Dans un pays où le travail ne vaut rien et l'argent vous apporte presque tout, l'élite mexicaine reste dominée par des symptômes de pauvreté intellectuelle qu'on ne peut cacher.

Toujours sur le même sujet, Ricardo Raphael s'interroge :

¿Por qué los hijos de la élite mexicana se permiten el exceso? ¿Por qué su arrogancia y su indolencia? ¿Por qué su distancia con el resto? ¿Por qué su mediocridad?

(…)

¿Por qué, de todas las desigualdades que imperan en México, resulta más ofensiva la que se expresa en el comportamiento de estos jóvenes? No es fácil responder a esta pregunta y sin embargo vale la pena intentarlo. Una primera hipótesis: porque al resto de los mexicanos nos apena -nos duele- la asimetría. En cambio entre la élite que vive en el Penthouse nacional no hay vergüenza.

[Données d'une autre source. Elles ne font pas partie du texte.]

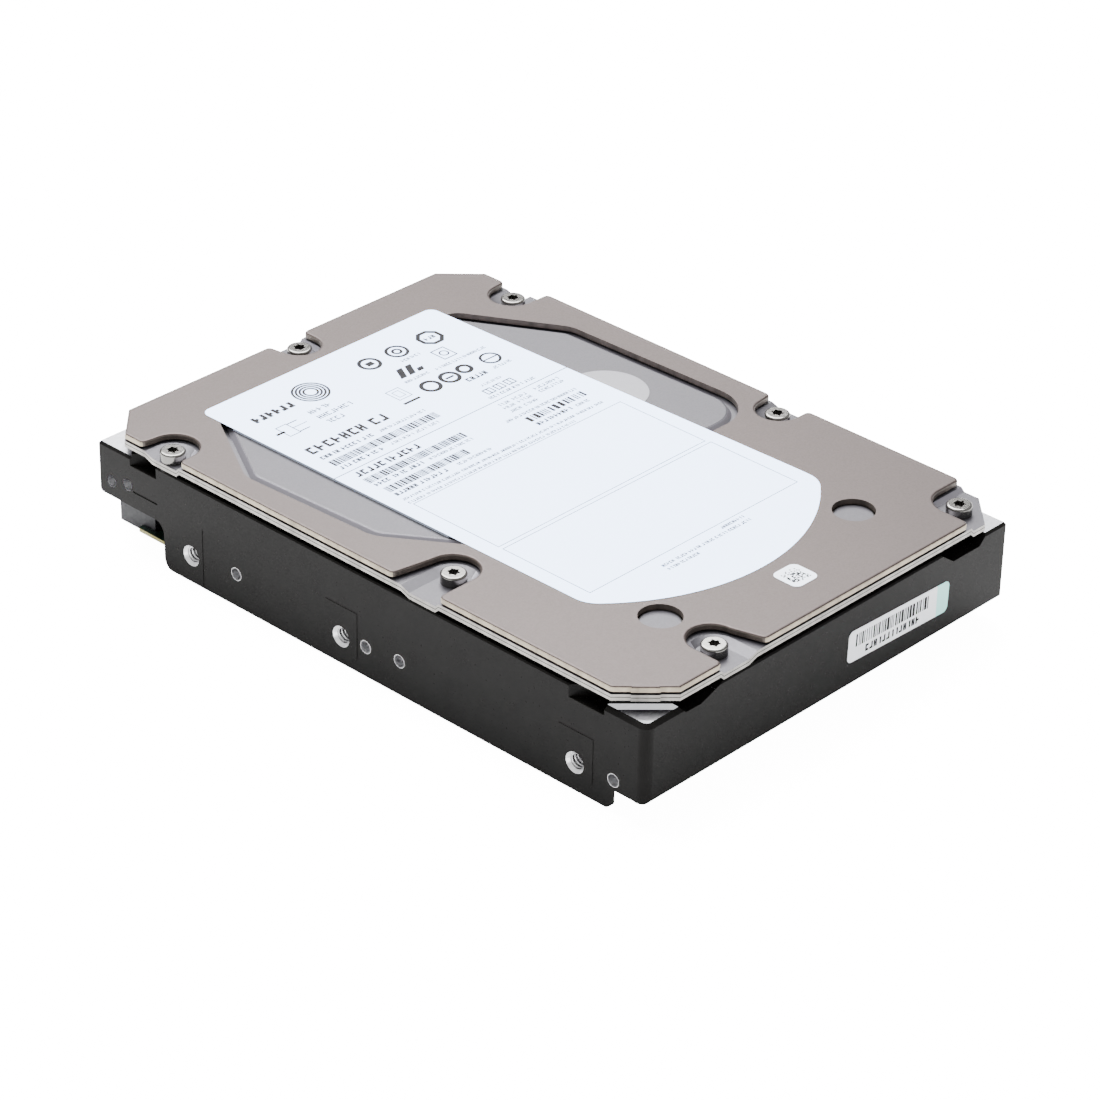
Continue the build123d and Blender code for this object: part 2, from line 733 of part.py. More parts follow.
with BuildPart() as board_small_parts:
    for row in range(6):
        box_between((-32, -6 + 5 * row, board_top_z), (-30.4, -4.8 + 5 * row, board_top_z + 0.6))
    for column in range(7):
        box_between((-16 + 3.4 * column, 12, board_top_z), (-14.4 + 3.4 * column, 12.9, board_top_z + 0.5))
    for column in range(4):
        box_between((20 + 5 * column, 30, board_top_z), (22.6 + 5 * column, 33.2, board_top_z + 0.9))
    box_between((28, 12, board_top_z), (32.5, 16.5, board_top_z + 0.95))
    box_between((-30, 44, board_top_z), (-27, 49, board_top_z + 0.8))
board_small_parts.part.label = "board_small_parts"
export_step(board_small_parts.part, "parts/board_small_parts.step")

# ================================================================ interface connector
arm_length_x = 4.4
housing_top_z = 9.6
housing_low_z = 0.45
tongue_low_z = 5.0
tongue_high_z = 6.2
tongue_end_y = connector_y - 0.9
left_x = connector_centre_x - connector_half_x
right_x = connector_centre_x + connector_half_x
with BuildPart() as interface_connector:
    box_between((left_x, connector_body_y, board_top_z), (right_x, connector_body_y + 4.0, housing_top_z))
    for low_x in (left_x, right_x - arm_length_x):
        high_x = low_x + arm_length_x
        box_between((low_x, connector_body_y, board_top_z), (high_x, connector_y, housing_top_z))
        box_between((low_x, board_rear_y + 0.2, housing_low_z), (high_x, connector_y, board_top_z + 0.1))
    box_between(
        (left_x + arm_length_x + 2.2, connector_body_y + 3.9, tongue_low_z),
        (right_x - arm_length_x - 2.2, tongue_end_y, tongue_high_z),
    )
    # the raised keys at both ends of the tongue
    box_between(
        (left_x + arm_length_x + 2.2, connector_body_y + 3.9, tongue_low_z),
        (left_x + arm_length_x + 3.4, tongue_end_y, tongue_high_z + 1.2),
    )
    box_between(
        (right_x - arm_length_x - 3.4, connector_body_y + 3.9, tongue_low_z),
        (right_x - arm_length_x - 2.2, tongue_end_y, tongue_high_z + 1.2),
    )
    lead_in = interface_connector.faces().filter_by(Axis.Y).sort_by(Axis.Y)[-2:]
    for end_face in lead_in:
        chamfer(end_face.outer_wire().edges(), length=0.5)
interface_connector.part.label = "interface_connector"
export_step(interface_connector.part, "parts/interface_connector.step")

contact_pitch = 1.27
contact_count = 22
contact_start_x = connector_centre_x - contact_pitch * (contact_count - 1) / 2
with BuildPart() as connector_contacts:
    for number in range(contact_count):
        contact_x = contact_start_x + contact_pitch * number
        box_between(
            (contact_x - 0.42, connector_body_y + 4.2, tongue_low_z - 0.12),
            (contact_x + 0.42, tongue_end_y - 0.6, tongue_low_z),
        )
    for number in range(7):
        contact_x = connector_centre_x - 3.8 + contact_pitch * number
        box_between(
            (contact_x - 0.42, connector_body_y + 4.2, tongue_high_z),
            (contact_x + 0.42, tongue_end_y - 0.6, tongue_high_z + 0.12),
        )
connector_contacts.part.label = "connector_contacts"
export_step(connector_contacts.part, "parts/connector_contacts.step")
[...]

Ellos suponen que su riqueza la obtuvieron por derecho propio (un resabio de lo que en la era feudal se llamaba derecho divino).

Pourquoi les enfants de l'élite mexicaine se permettent-ils un tel excès ? Pourquoi tant d'arrogance et d'indolence ? Pourquoi mettent-ils une telle distance avec le reste de la population ? Pourquoi tant de médiocrité ?

(…)

Avec toutes les inégalités régnant au Mexique, pourquoi s'expriment-elles aussi bien à travers le comportement de ces jeunes ? Il n'est pas aisé de répondre à une telle question. Cela vaut pourtant la peine de s'y essayer. Première hypothèse : pour que le reste des Mexicains se désole d'une telle asymétrie. A l'inverse, l'élite vivant dans le penthouse national ne ressent aucune honte. Ils s'imaginent que leur richesse leur va de plein droit (une mauvaise habitude digne de l'époque féodale plus connue comme étant “de droit divin”).

Quelques utilisateurs de Twitter se vantent de leur style “mirrey”, comme Luis Fernando (@SoyFernie), qui affirme avoir appris à son chauffeur la “langue mirrey”:

Enseigner au chauffeur comment parler la langue Mirrey, hahaha

La mode actuelle des jeunes gentlemen; Chemise Noire= Hipster / Chemise Ouverte = Banal / Chemise Ouverte aux deux boutons = Mirrey

S'associer ou s'amuser de ce style de vie “mirrey” au Mexique (une nation pas vraiment réputée pour sa santé économique) mérite une analyse, génère diverses réactions et met en avant l'élitisme de la société mexicaine.